We look, Sir, to an election fast approaching when our whole strength must of necessity be exerted. Our opponents have already commenced their operations, and are maturing their plans of hostility and intrigue. It behoves us therefore not to stand indifferent spectators. We pledge ourselves to be calm, firm, and collected, and we look up to you, Sir, for that aid which a good cause requires, to enable us to resist the combination of Mercantile & Banking influence, which cooperating with that of men in office, menaces us with an opposition which tho’ formidable, is not such as to dismay if we continue united & receive that support from the General Government which it is in their power to afford, & which the people confidently hope for and expect.—

We address you, Sir, with the Independence & unreserve of Freemen, under a sincere conviction of the necessity of making you acquainted with the truth, believing, that a continuance of the power to do good must depend much on the removal from office of men, who abuse the power entrusted to them & pursue their incurable propensity to do mischief, assuring you at the same time of our belief that there would be no occasion for this procedure, if you had been faithfully and correctly informed of the sentiments of the people of Pennsylvania.—

We are with the truth and sincerity of Freemen your most affectionate friends & Fellow Citizens.—

Geo Bartram Secretary

& a Representative from Walnut Ward.

Lewis Rush } Uper Delaware Ward
Caspar Rehn
Andrew Geyer Junior
John Butler } Lower Delaware Ward
Robert Cochran
Thomas T. Peters
John Willis } High Street Ward
Sallows Shewell
Joel Gibbs
Thos.
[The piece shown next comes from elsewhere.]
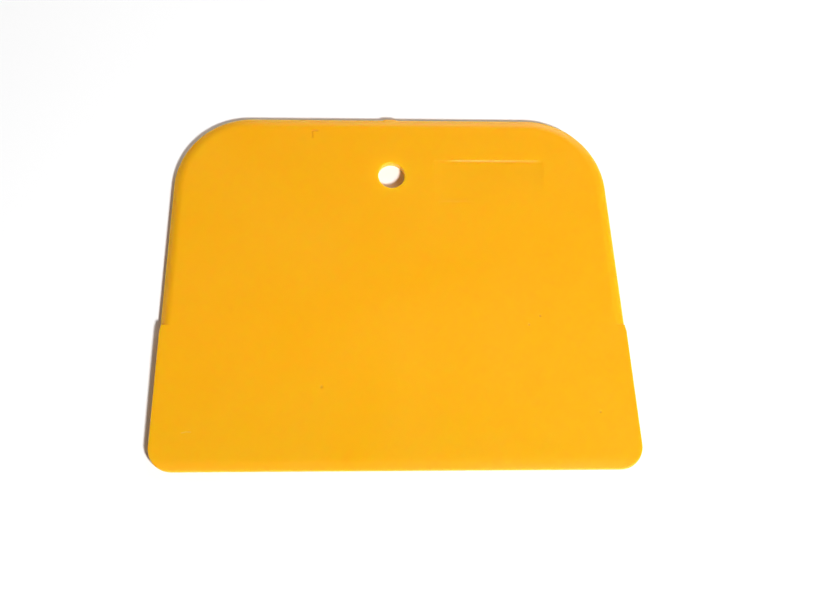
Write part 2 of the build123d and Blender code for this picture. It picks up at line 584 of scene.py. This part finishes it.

Armstrong } Chesnut Ward
Wm Duane
Js. McGlathery
James Ker } Walnut Ward
Liberty Browne
Thos. Wright } Dock Ward
John Purdon
Samuel Carver. } Newmarket Ward
James Carson
John Douglass
 
John M Smith } North-Mulberry Ward
Jacob Mynick
Daniel Clawges
John Barker } South Mulberry Ward
Lambert Smyth
Adam Henchman } north Ward
Thos. Bradley
John Meer
John L. Leib } Middle Ward
Peter Gravenstine
James Girvan
Joseph Scott } South Ward
Anthy Crothers
Peter Bob
Abm. Shoemaker } Locust Ward
Jacob Mansfield
Thomas Tomkins } Cedar Ward
Philip Mason
Wm. Stevenson Senr
   Chairman:

RC (DLC); undated; in George Bartram’s hand, signed by all; at head of text: “The Ward Committees of Philadelphia in General Committee assembled” and “To Thomas Jefferson President of the United States”; endorsed by TJ as received 17 July and so recorded in SJL.
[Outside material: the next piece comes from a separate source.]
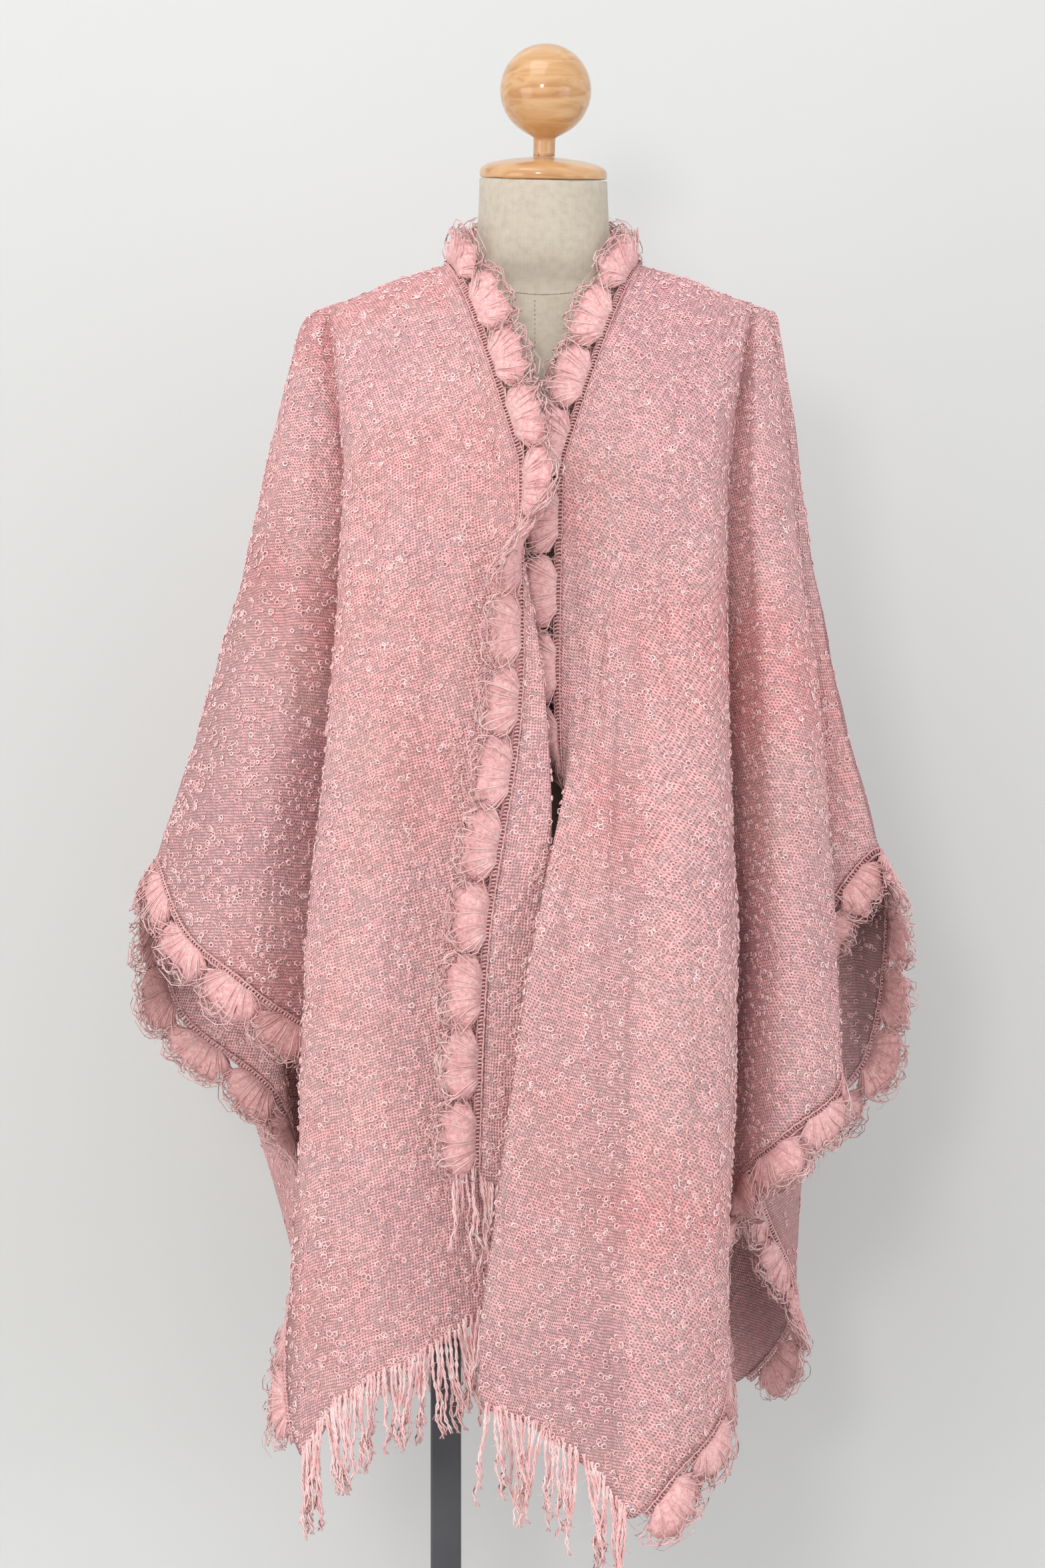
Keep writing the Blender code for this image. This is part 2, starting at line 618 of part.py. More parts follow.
def build_poncho(collection):
    cloth = make_material("boucle_cloth", (0.74, 0.45, 0.45), 0.95)
    mohair = make_material("mohair_edging", (0.87, 0.52, 0.50), 0.95)
    yarn = make_material("fringe_yarn", (0.80, 0.50, 0.48), 0.95)
    left_wing = len(FRONT_LEFT_FOLDS)
    right_wing = left_wing + len(BACK_FOLDS) + 1
    last = right_wing + len(FRONT_RIGHT_FOLDS)
    left = panel_grid(0, left_wing, FOLD_STEPS, False, True, SHOULDER_GAP)
    back = panel_grid(left_wing, right_wing, BACK_STEPS, True, True, SHOULDER_GAP)
    right = panel_grid(right_wing, last, FOLD_STEPS, True, False, SHOULDER_GAP)
    add_panel("front_left", left, cloth, collection)
    add_panel("back", back, cloth, collection)
    add_panel("front_right", right, cloth, collection)
    names_left = [fold.name for fold in FRONT_LEFT_FOLDS]
    names_back = [WING_EDGE_LEFT.name] + [fold.name for fold in BACK_FOLDS]
    names_right = [WING_EDGE_RIGHT.name] + [fold.name for fold in FRONT_RIGHT_FOLDS]
    ridge = names_left.index("ridge")
    corner_left = names_back.index("corner_left")
    corner_right = names_back.index("corner_right")
    corner = names_right.index("corner")
    turn = names_right.index("turn")

    margins = (NECK_END_MARGIN, SHELL_END_MARGIN)
    path = raise_collar(border_path(edge_of(left, "first")), COLLAR_LOW_Z, COLLAR_HIGH_Z)
    add_edging("edging_front_left", path, mohair, collection, *margins)
    path = raise_collar(border_path(edge_of(right, "last")), COLLAR_LOW_Z, COLLAR_HIGH_Z)
    add_edging("edging_front_right", path, mohair, collection, *margins)
    neck = [pair for pair in edge_of(back, "top") if abs(pair[0].x) < NECK_RADIUS_X]
    path = raise_collar(border_path(neck), NECK_COLLAR_LOW_Z, NECK_COLLAR_HIGH_Z)
    add_edging("edging_neck", path, mohair, collection, 0.0, 0.0)

    border = border_slice(left, ridge, left_wing, FOLD_STEPS)
    border += border_slice(back, 0, corner_left, BACK_STEPS)
    margins = (SIDE_END_MARGIN, SIDE_END_MARGIN)
    add_edging("edging_side_left", border_path(border), mohair, collection, *margins)
    border = border_slice(back, corner_right, len(names_back), BACK_STEPS)
    border += border_slice(right, 0, corner, FOLD_STEPS)
    add_edging("edging_side_right", border_path(border), mohair, collection, *margins)

    flap = border_path(border_slice(left, 0, 1, FOLD_STEPS), 1)
    add_fringe("fringe_flap", flap, STRAND_PITCH, 2, yarn, collection, FLAP_MARGINS)
    hem = border_path(border_slice(left, 1, ridge, FOLD_STEPS))
    add_fringe("fringe_front_left", hem, STRAND_PITCH, 2, yarn, collection, LEFT_HEM_MARGINS)
    hem = border_path(border_slice(right, corner, turn, FOLD_STEPS))
    add_fringe("fringe_front_right", hem, STRAND_PITCH, 2, yarn, collection, HEM_MARGINS)
    hem = border_path(border_slice(back, corner_left, corner_right, BACK_STEPS))
    add_fringe("fringe_back", hem, BACK_STRAND_PITCH, 1, yarn, collection, HEM_MARGINS)


def main():
    clear_scene()
    collection = bpy.data.collections.new("boucle_poncho")
    bpy.context.scene.collection.children.link(collection)
    build_form(collection)
    build_poncho(collection)


main()
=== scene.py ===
import math

import bpy
import numpy as np
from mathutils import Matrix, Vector


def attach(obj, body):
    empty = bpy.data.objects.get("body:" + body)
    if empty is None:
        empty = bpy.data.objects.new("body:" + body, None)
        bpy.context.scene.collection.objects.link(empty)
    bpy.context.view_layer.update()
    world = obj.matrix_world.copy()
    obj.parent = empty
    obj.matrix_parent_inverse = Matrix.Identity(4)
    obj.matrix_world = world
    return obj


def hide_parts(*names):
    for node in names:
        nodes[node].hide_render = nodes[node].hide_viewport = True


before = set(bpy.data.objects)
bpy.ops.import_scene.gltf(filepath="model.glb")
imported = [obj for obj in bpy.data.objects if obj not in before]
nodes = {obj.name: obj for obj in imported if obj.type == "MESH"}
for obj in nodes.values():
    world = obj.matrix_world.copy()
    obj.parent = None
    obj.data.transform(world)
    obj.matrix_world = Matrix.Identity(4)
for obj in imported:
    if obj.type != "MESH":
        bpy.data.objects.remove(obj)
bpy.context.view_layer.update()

# The studio: a plain pale paper sweep, floor and wall in one, a soft key lamp from the front left
# with three wider ones round it, and a camera level with the middle of the poncho, three metres
# in front of it.
CAMERA_HEIGHT = 0.936
CAMERA_SIDE = -0.018
CAMERA_DISTANCE = 3.0
FRAME_HEIGHT = 1.352
WALL_BEHIND = 0.50
SWEEP_RADIUS = 0.29
SWEEP_STEPS = 12
STAGE_HALF_WIDTH = 6.0
STAGE_FRONT = -7.0
STAGE_TOP = 4.0
STAGE_DROP = 0.001


def linear(hex_color):
    """An sRGB hex colour as the linear numbers that a shader takes."""
    shares = [int(hex_color[i : i + 2], 16) / 255.0 for i in (1, 3, 5)]
    return [s / 12.92 if s <= 0.04045 else ((s + 0.055) / 1.055) ** 2.4 for s in shares] + [1.0]


def add_node(material, kind, settings=None, links=None):
    """One shader node with its settings, by property or input name, and its input links."""
    node = material.node_tree.nodes.new(kind)
    for name, value in (settings or {}).items():
        if isinstance(name, str) and hasattr(node, name):
            setattr(node, name, value)
        else:
            node.inputs[name].default_value = value
    for name, source in (links or {}).items():
        material.node_tree.links.new(source, node.inputs[name])
    return node


def new_material(name, settings):
    """A material with these constants on its Principled shader."""
    material = bpy.data.materials.new(name)
    material.use_nodes = True
    for socket, value in settings.items():
        shader_of(material).inputs[socket].default_value = value
    return material


def shader_of(material):
    return material.node_tree.nodes["Principled BSDF"]


def wire(material, source, target):
    material.node_tree.links.new(source, target)


def add_colors(material, value, stops):
    """A colour ramp over a value, with stops as (place, hex colour): its colour output."""
    ramp = add_node(material, "ShaderNodeValToRGB", {}, {"Fac": value})
    elements = ramp.color_ramp.elements
    while len(elements) < len(stops):
        elements.new(1.0)
    for element, (place, color) in zip(elements, stops):
        element.position = place
        element.color = linear(color)
    return ramp.outputs["Color"]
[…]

TJ received this address reluctantly. He wrote Gallatin on 28 Mch.: “I hope those of Philadelphia will not address on the subject of removals. it would be a delicate operation indeed.” Several of the signers above were leaders in the city government. George Bartram, a graduate of the University of Pennsylvania and a militia leader, was a member of the Philadelphia Select Council and in 1809 became its president. John L. Leib was clerk of the council. Caspar Rehn, Sallows Shewell, Robert Cochran, James McGlathery, John Purdon, Abraham Shoemaker, and Thomas Tomkins served a term or more on the city’s common council between 1802 and 1805, with Joseph Scott as the clerk for several years; John Barker and John Douglass served as aldermen; James Ker as a city, and Samuel Carver and Thomas Bradley as the county, commissioner. In 1803, Barker was elected sheriff of Philadelphia, and in 1808 he became mayor. The signers were appointed at ward meetings to become part of the general committee to draw up the address to the president. For instance, Bartram, on 4 Apr., chaired the meeting of “democratic citizens” of Walnut Ward held at the house of James Ker. The meeting appointed Bartram, Ker, and Liberty Browne to the general committee to write the address (James Robinson, The Philadelphia Directory, City and County Register, for 1802 [Philadelphia, 1802], [6]; Robinson, The Philadelphia Directory, City and County Register, for 1803 [Philadelphia, 1803], Appendix, i; Robinson, The Philadelphia Directory for 1804 [Philadelphia, 1804], 290; Robinson, The Philadelphia Directory for 1805 [Philadelphia, 1805], liii; PMHB description begins Pennsylvania Magazine of History and Biography, 1877- description ends , 49 [1925], 91-2; 50 [1926], 86-7; Thomas Scharf and Thompson Westcott, History of Philadelphia: 1609-1884, 3 vols. [Philadelphia, 1884], 3:1708; Aurora, 12 Mch., 5 Apr., 13 Aug., 9, 30 Sep. 1803; Philadelphia Repository, and Weekly Register, 22 Oct. 1803). For an account of the ward meetings, see Gallatin to TJ, 21 Mch. William Duane publicized the ward meetings as they were held in the spring of 1803, but the address to the president did not appear in the Aurora at the time (Sanford W. Higginbotham, The Keystone in the Democratic Arch: Pennsylvania Politics 1800-1816 [Harrisburg, 1952], 59).

interested minority: the ward meetings passed a resolution expressing concern that some Republicans were misleading the president by noting that calls for the removal of Federalist officeholders in Philadelphia were “confined to a small minority of our fellow citizens, and more particularly to interested individuals.” They were quoting from the draft of a letter that William Jones and other Pennsylvania congressmen had planned to send the president, assuring him of their undiminished confidence in his appointment policies (Aurora, 11, 17, 31 Mch., 2 Apr. 1803, 6 Aug. 1805).

Thomas McKean, the state executive, was noted for his aggressive removal of Federalists when he took office (Vol. 38:636, 639n; Vol. 39:77; Vol. 40:500). As a result of the late general congressional election, Pennsylvania’s entire delegation to the Eighth Congress was republican, 18 Representatives and 2 senators (Vol. 39:471-2).